┌─ Data shown
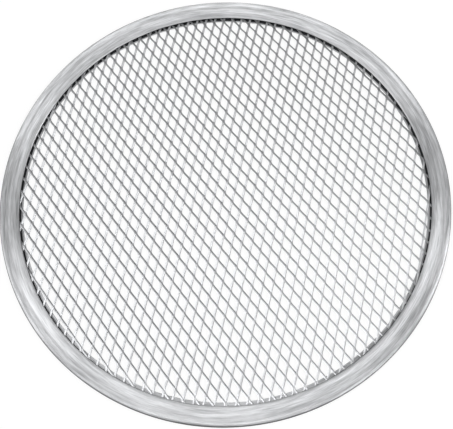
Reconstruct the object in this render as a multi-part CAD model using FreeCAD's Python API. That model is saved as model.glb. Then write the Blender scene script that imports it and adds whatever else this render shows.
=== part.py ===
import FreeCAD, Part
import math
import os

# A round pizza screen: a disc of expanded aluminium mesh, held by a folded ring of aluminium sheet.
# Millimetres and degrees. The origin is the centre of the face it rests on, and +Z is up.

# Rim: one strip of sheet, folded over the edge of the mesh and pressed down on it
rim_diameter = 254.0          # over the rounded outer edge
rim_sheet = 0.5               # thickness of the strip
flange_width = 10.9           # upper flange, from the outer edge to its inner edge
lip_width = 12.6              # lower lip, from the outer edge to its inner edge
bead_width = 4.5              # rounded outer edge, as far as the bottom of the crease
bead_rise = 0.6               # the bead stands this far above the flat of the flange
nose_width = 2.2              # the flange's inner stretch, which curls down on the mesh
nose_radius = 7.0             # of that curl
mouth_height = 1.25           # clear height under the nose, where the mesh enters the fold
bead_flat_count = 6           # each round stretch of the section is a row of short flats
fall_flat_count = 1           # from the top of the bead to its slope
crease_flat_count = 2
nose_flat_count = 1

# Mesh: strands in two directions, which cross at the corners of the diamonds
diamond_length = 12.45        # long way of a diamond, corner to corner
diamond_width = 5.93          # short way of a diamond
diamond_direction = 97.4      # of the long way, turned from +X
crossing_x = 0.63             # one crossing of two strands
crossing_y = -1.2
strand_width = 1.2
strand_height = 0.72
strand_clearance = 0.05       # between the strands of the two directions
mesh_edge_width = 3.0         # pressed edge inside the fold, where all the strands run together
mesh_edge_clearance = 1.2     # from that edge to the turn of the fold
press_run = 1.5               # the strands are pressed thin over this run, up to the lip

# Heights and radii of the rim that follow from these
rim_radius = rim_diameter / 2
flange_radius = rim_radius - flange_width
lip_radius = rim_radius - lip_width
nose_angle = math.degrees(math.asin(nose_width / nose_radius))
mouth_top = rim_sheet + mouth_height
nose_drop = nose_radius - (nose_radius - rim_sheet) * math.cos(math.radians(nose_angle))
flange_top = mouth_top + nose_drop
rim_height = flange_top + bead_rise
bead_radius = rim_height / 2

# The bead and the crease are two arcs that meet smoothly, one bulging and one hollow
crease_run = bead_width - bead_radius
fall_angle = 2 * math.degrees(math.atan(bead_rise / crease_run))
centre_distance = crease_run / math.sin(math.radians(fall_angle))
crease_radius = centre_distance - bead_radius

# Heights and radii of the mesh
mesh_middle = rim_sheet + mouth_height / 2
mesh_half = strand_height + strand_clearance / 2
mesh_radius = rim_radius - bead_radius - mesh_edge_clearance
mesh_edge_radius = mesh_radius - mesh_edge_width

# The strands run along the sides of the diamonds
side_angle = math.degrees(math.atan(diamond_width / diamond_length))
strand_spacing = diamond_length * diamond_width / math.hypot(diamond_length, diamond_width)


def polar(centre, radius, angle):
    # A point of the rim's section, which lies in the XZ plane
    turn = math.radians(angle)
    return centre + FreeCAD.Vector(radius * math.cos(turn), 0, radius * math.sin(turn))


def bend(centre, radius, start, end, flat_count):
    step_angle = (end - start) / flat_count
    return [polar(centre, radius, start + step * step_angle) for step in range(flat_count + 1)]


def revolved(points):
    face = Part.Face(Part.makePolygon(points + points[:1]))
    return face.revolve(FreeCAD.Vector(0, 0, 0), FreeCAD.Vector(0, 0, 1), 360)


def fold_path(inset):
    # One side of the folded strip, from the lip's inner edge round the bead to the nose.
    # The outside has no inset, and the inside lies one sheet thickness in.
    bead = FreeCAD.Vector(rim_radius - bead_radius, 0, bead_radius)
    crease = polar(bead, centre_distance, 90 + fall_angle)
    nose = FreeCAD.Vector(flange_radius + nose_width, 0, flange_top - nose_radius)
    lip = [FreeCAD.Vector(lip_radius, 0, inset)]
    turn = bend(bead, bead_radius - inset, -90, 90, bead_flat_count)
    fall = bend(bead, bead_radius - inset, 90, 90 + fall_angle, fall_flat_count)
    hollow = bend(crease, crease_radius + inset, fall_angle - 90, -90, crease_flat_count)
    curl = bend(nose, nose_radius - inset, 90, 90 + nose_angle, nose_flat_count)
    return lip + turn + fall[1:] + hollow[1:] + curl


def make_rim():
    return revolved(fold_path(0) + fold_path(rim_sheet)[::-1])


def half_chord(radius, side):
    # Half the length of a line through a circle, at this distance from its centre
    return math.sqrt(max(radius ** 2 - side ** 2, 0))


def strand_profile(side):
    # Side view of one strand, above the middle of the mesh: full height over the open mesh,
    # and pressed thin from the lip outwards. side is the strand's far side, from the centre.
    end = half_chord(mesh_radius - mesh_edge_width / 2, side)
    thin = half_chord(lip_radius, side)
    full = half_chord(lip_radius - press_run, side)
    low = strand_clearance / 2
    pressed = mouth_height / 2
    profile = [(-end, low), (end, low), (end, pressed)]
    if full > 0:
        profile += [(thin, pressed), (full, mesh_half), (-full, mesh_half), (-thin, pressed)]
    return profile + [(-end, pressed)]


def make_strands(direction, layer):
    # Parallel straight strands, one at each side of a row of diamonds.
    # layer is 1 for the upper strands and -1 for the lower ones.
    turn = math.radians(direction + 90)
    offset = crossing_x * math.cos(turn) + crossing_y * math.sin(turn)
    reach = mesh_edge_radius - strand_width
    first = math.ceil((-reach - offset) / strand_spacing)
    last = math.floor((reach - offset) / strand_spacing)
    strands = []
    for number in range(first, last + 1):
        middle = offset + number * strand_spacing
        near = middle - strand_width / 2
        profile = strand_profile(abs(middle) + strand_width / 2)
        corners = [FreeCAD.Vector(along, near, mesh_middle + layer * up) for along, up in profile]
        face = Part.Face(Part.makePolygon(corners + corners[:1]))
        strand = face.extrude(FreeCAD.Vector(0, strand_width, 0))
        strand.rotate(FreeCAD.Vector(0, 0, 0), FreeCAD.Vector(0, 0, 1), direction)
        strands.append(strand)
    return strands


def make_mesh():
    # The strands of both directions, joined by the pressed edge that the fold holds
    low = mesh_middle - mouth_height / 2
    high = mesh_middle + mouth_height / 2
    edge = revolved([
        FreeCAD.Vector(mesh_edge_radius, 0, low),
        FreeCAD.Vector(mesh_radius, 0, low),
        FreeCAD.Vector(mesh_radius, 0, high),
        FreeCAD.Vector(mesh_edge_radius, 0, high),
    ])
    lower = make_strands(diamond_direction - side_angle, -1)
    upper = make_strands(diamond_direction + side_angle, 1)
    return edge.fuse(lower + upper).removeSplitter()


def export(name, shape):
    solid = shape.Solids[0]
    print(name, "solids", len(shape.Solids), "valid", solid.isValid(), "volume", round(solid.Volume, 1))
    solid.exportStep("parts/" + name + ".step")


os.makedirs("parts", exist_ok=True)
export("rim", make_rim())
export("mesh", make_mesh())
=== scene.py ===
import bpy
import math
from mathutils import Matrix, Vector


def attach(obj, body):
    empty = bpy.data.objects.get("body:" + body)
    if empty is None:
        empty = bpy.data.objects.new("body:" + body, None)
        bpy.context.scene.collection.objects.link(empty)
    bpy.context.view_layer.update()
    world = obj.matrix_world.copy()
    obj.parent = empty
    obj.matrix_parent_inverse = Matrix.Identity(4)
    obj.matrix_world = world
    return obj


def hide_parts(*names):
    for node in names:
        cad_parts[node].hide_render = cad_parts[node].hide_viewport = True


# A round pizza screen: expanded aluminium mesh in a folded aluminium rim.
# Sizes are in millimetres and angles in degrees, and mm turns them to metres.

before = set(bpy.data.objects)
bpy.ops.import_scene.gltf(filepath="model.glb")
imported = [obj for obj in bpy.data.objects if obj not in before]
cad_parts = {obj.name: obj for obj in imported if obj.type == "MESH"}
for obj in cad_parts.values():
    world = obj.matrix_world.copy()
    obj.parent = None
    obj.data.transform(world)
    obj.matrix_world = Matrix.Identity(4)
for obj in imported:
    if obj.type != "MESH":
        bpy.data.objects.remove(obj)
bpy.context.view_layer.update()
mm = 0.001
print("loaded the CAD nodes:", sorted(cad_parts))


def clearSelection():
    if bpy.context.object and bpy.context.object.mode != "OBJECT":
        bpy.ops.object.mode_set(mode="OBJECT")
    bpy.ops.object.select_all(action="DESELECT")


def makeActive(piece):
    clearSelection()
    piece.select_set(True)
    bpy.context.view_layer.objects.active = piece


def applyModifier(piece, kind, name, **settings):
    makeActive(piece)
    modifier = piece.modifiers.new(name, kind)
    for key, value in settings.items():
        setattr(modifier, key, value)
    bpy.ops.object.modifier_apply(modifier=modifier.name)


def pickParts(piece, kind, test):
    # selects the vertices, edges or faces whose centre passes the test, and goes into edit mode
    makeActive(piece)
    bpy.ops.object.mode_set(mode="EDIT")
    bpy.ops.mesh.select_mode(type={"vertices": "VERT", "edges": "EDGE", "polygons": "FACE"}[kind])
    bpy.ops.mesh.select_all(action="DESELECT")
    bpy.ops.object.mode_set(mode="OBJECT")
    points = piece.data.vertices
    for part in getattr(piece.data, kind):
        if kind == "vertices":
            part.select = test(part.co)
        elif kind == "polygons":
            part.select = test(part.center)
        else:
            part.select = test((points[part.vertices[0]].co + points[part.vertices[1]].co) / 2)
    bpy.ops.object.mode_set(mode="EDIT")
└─
(Requirements)
Locate and copy each line in the data above that includes the word "before".

(The response)
before = set(bpy.data.objects)
imported = [obj for obj in bpy.data.objects if obj not in before]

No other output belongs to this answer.